I can't believe I'm going to drop this name in my blog: Kim Kardashian. I'm so not a fan of the new breed of (non)reality show famous people, and this post really is not about her. Nevertheless, a recent story concerning her touched on something I've already been thinking about. I heard that Prince recently pulled her on stage and then kicked her off for not dancing with him at his show. I also heard that she was Twittering about it on stage. That is not true. She waited all the way until she got off stage.....but it brought up an interesting point. We've become so obsessed with updating all our moments, we are often not really present to the moment we are experiencing. I can't tell you how many of my friends have updated their Facebook with the news that they are on a date with their significant other. Really? You're on a date? And, you're updating your status? Must be a fantastic date. (And my apologies to my recent "date" in front of whom I checked a Facebook message. I did it on purpose....)

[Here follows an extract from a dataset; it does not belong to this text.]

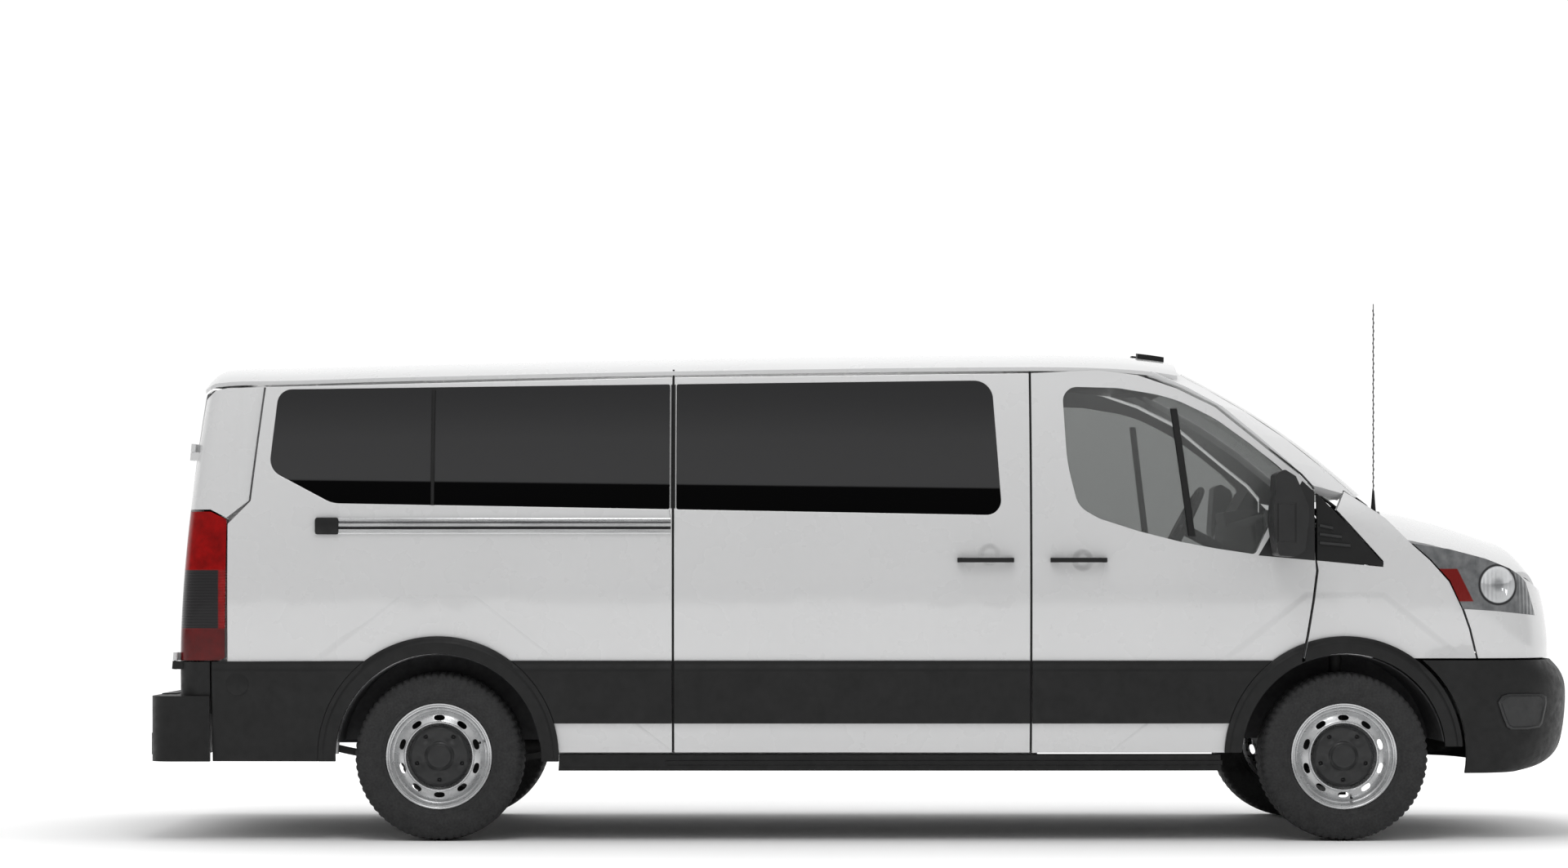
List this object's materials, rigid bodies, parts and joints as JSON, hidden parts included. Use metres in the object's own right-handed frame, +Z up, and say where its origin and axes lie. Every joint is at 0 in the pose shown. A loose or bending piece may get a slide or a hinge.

As I was already planning on writing about this, I had to laugh when I saw the above comic this morning. (On Facebook, of course.) The constant updating reminds me of this comic. It sometimes feels like a competition to post the most commented on/liked update. It's a fine line. I do really appreciate much of what I read on these social sites. I'm encouraged, I learn, I grow. I share things because I'm on a journey and don't want to go alone, but perhaps I share to show (off) how enlightened I am.
Then, just when I'm kicking myself for being a swaggering, arrogant and evolved show-off, my mind shifts once more. Yesterday, I was walking underneath blossoming cherry trees, and the air smelled absolutely divine. I wished there was a way to post a 3-d photo and scent on Facebook. I wanted to share that moment because it felt so good, and what would have made it feel even better would have been seeing someone else enjoy the moment. (Of course I should have wished someone was there with me physically. Alas, it's too late, I think in terms of updates.)
While I am technically an introvert, I live for moments shared with other people. My fondest memories include others, and we're usually laughing or eating, or both or neither.
Sometimes, being here now is lonely. (Not so much for Kim, surrounded by Prince fans at a concert), but for others stuck in a cubicle, or home with two or three whiny little munchkins, here now screams for diversion. We've built a little techno community of updates, music, photos and all manner of diversion.
Still, I'm not going to lie, as much as this blog is intended to extend grace to myself and to others, I'm sure a good many updates, including my own, are self aggrandizing tripe, and the author would do better to actually enjoy the moment rather than trumpeting it. On the other hand, when I click over to Facebook, and see even as I write this post, my conservative Christian friend's husband is giving their 4 year old a mohawk, I smile. I'm glad she took the time to share that moment. I'll take the good with the bad; (and really, it's all good), which only proves: I've reached enlightenment before you.

Wednesday, February 02, 2011

I am a hoarder

I am a hoarder. It's true. I'm not proud of it. It's difficult to admit because my image of a hoarder has always been a very old lonely person reeking of urine. It's also difficult to admit because there aren't the tell tale stacks of magazines lining my walls, or newspapers tucked every where. In fact, for the most part, my home is tidy and everything has a place. Never the less, a cold hard truth is being addressed. I can't let go.
I save travel sized toiletries and cosmetic samples in case I go on a trip. Thing is, I have more than I need. Moreover, I never ever use the samples on trips. I also have this weird habit as well: whenever I buy something new, say a new lip balm, I don't finish the old one, but "save" it. I do that with lotion and toothpaste and the list goes on. Dirty. little. secret.
I've been in a new phase. The un-hoarding phase. I feel a little lighter every day. I've finished off lotions and lip balms and am watching my contribution to the land fill pile up. I've been dealing with all the odd "gourmet" items in my kitchen that I've saved for a rainy day. The weather has been rather spring like this winter, but I'm pretending these are rainy days and binging on food not normally in my repertoire.
As I go through my stashes of this n that, I feel like Templeton the pack-rat from Charlotte's Web. He would find random objects and save them, just because. I found a tooth token from a dentist I'd never even heard of in my coin box. All I can say is....well, there's nothing I can say, that's just weird.
I think this unloading mirrors my emotional life as well. I think some of us hang onto feelings and even relationships that no longer serve us. Please, don't get me wrong, I don't enter into relationships to be served. But, sometimes the give and take becomes the give and give. Life is short really. Some of the feelings I carry or relationship perspectives I have sap my energy. They just take up space, that should be filled with joy instead. I have some feelings that are like that tooth token. I don't even know where they came from, they're just weird inexplicable feelings that serve nothing. I'm working to banish them.
Some feelings do serve as guide posts to learn lessons. I'm trying to feel what I ought to feel then purge it all out, lesson learned. It's a process, and it's certainly not as tidy as a trash bag I get to put out on the curb once a week. Tidy, or not, things are moving and the results are rewarding.
I'm looking forward to the space, both physically and emotionally that will be open for more beauty and joy as I let go of all the stuff.